Records for processing.
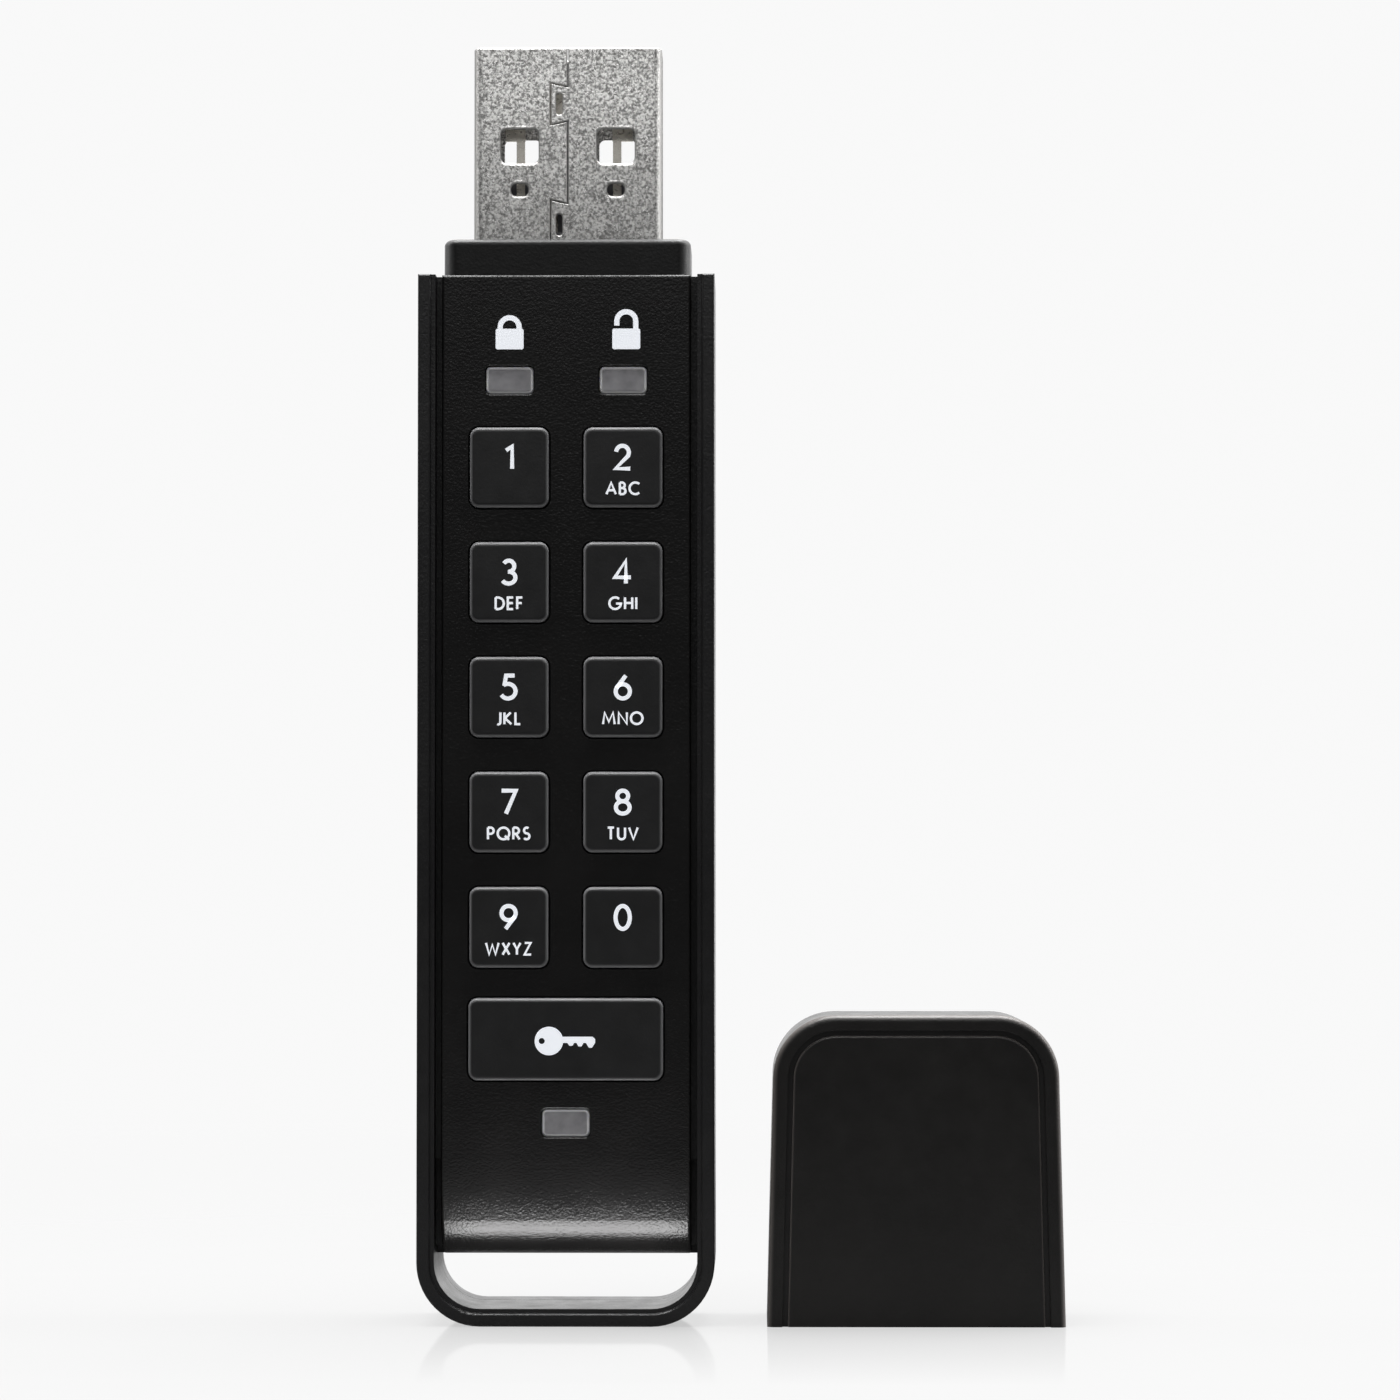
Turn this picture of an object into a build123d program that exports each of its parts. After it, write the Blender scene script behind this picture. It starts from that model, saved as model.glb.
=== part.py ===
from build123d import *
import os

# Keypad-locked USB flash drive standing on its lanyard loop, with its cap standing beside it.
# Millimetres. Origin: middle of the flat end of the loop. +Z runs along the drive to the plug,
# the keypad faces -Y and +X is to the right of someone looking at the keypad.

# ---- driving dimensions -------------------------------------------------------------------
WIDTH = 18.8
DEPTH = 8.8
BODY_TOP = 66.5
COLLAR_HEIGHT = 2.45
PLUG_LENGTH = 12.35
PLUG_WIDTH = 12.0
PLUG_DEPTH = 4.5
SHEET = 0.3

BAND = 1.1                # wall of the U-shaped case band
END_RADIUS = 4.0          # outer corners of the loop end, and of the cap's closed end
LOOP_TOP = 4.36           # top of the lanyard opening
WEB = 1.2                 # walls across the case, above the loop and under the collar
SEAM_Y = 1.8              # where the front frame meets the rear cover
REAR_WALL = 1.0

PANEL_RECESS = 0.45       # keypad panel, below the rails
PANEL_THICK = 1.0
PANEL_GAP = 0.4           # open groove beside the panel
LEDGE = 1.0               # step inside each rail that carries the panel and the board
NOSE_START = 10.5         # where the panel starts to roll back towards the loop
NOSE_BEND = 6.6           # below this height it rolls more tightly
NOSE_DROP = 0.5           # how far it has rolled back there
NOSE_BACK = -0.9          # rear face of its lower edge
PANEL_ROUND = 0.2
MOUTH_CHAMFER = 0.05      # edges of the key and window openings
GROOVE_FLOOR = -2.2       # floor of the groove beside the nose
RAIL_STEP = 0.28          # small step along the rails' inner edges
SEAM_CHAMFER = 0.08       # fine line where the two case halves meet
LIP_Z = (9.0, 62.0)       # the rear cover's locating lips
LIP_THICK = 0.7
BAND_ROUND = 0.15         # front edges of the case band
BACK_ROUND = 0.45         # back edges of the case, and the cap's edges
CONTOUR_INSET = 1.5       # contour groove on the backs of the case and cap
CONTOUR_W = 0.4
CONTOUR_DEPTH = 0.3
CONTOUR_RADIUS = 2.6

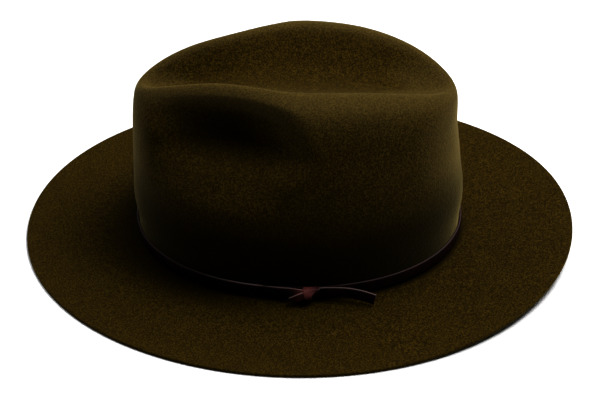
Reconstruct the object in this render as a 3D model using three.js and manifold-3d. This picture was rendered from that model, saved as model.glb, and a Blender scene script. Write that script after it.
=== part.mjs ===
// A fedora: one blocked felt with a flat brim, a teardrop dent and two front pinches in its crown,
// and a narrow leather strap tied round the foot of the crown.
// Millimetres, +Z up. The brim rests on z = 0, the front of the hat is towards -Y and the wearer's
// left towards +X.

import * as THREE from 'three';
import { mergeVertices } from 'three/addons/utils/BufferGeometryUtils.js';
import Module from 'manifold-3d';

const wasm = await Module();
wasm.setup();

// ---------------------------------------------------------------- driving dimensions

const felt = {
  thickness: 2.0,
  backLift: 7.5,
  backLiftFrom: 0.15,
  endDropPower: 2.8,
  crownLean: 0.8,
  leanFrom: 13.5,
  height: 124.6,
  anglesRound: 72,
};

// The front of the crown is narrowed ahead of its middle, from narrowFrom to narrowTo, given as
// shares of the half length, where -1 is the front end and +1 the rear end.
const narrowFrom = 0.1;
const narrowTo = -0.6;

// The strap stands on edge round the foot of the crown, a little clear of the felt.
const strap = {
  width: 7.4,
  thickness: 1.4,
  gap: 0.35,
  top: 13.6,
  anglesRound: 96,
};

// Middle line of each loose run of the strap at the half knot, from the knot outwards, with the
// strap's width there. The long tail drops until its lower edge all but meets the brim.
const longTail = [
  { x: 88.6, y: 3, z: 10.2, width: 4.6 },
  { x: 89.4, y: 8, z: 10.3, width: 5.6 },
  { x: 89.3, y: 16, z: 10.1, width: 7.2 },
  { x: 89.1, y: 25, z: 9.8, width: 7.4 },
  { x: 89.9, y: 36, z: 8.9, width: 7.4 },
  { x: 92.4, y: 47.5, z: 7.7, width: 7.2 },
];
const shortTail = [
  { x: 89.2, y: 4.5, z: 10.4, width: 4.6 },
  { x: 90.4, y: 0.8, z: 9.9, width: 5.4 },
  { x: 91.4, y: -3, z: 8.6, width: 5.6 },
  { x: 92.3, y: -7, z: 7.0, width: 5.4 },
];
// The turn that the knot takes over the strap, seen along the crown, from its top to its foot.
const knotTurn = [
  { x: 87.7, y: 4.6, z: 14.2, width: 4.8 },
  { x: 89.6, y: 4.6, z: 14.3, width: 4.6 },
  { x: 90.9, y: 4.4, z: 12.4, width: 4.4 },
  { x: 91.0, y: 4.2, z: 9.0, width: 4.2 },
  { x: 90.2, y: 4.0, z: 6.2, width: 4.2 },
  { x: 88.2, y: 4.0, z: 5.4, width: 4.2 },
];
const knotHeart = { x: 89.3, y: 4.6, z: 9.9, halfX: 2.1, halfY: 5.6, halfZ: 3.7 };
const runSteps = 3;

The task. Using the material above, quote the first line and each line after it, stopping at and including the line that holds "REAR_WALL = 1.0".

Exercise response.
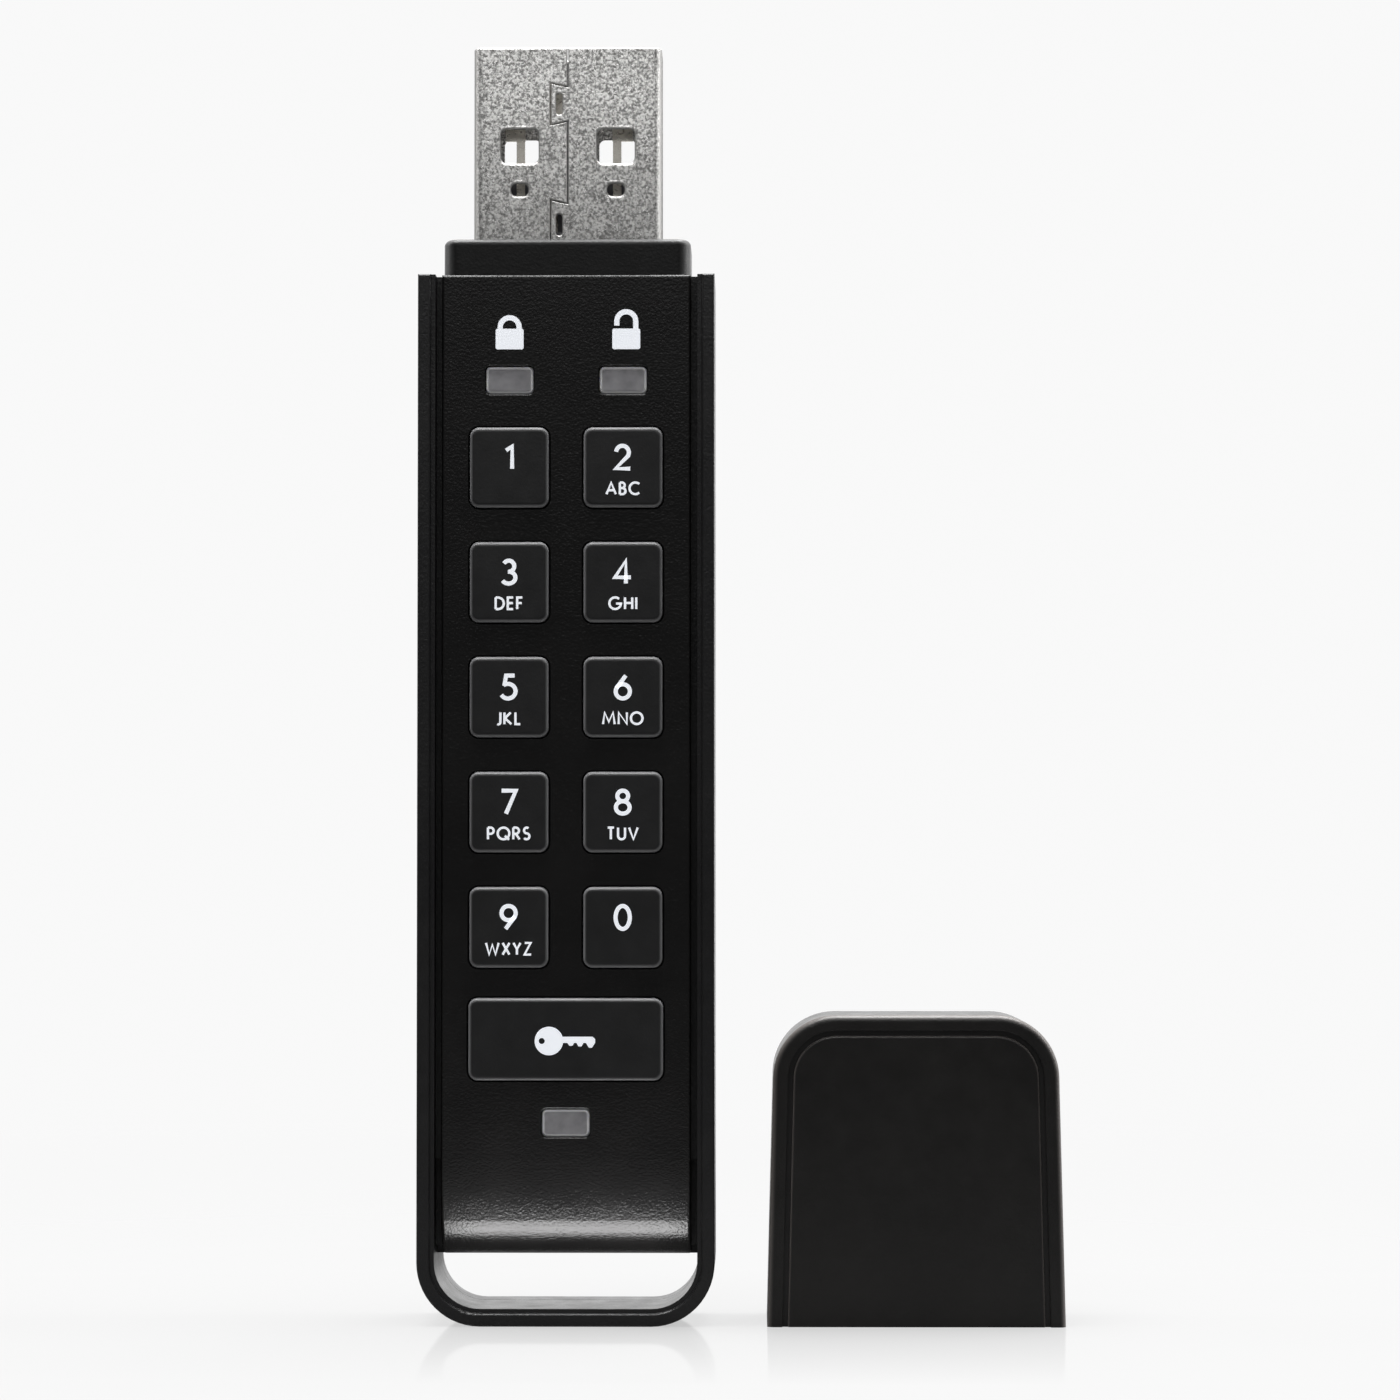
Turn this picture of an object into a build123d program that exports each of its parts. After it, write the Blender scene script behind this picture. It starts from that model, saved as model.glb.
=== part.py ===
from build123d import *
import os

# Keypad-locked USB flash drive standing on its lanyard loop, with its cap standing beside it.
# Millimetres. Origin: middle of the flat end of the loop. +Z runs along the drive to the plug,
# the keypad faces -Y and +X is to the right of someone looking at the keypad.

# ---- driving dimensions -------------------------------------------------------------------
WIDTH = 18.8
DEPTH = 8.8
BODY_TOP = 66.5
COLLAR_HEIGHT = 2.45
PLUG_LENGTH = 12.35
PLUG_WIDTH = 12.0
PLUG_DEPTH = 4.5
SHEET = 0.3

BAND = 1.1                # wall of the U-shaped case band
END_RADIUS = 4.0          # outer corners of the loop end, and of the cap's closed end
LOOP_TOP = 4.36           # top of the lanyard opening
WEB = 1.2                 # walls across the case, above the loop and under the collar
SEAM_Y = 1.8              # where the front frame meets the rear cover
REAR_WALL = 1.0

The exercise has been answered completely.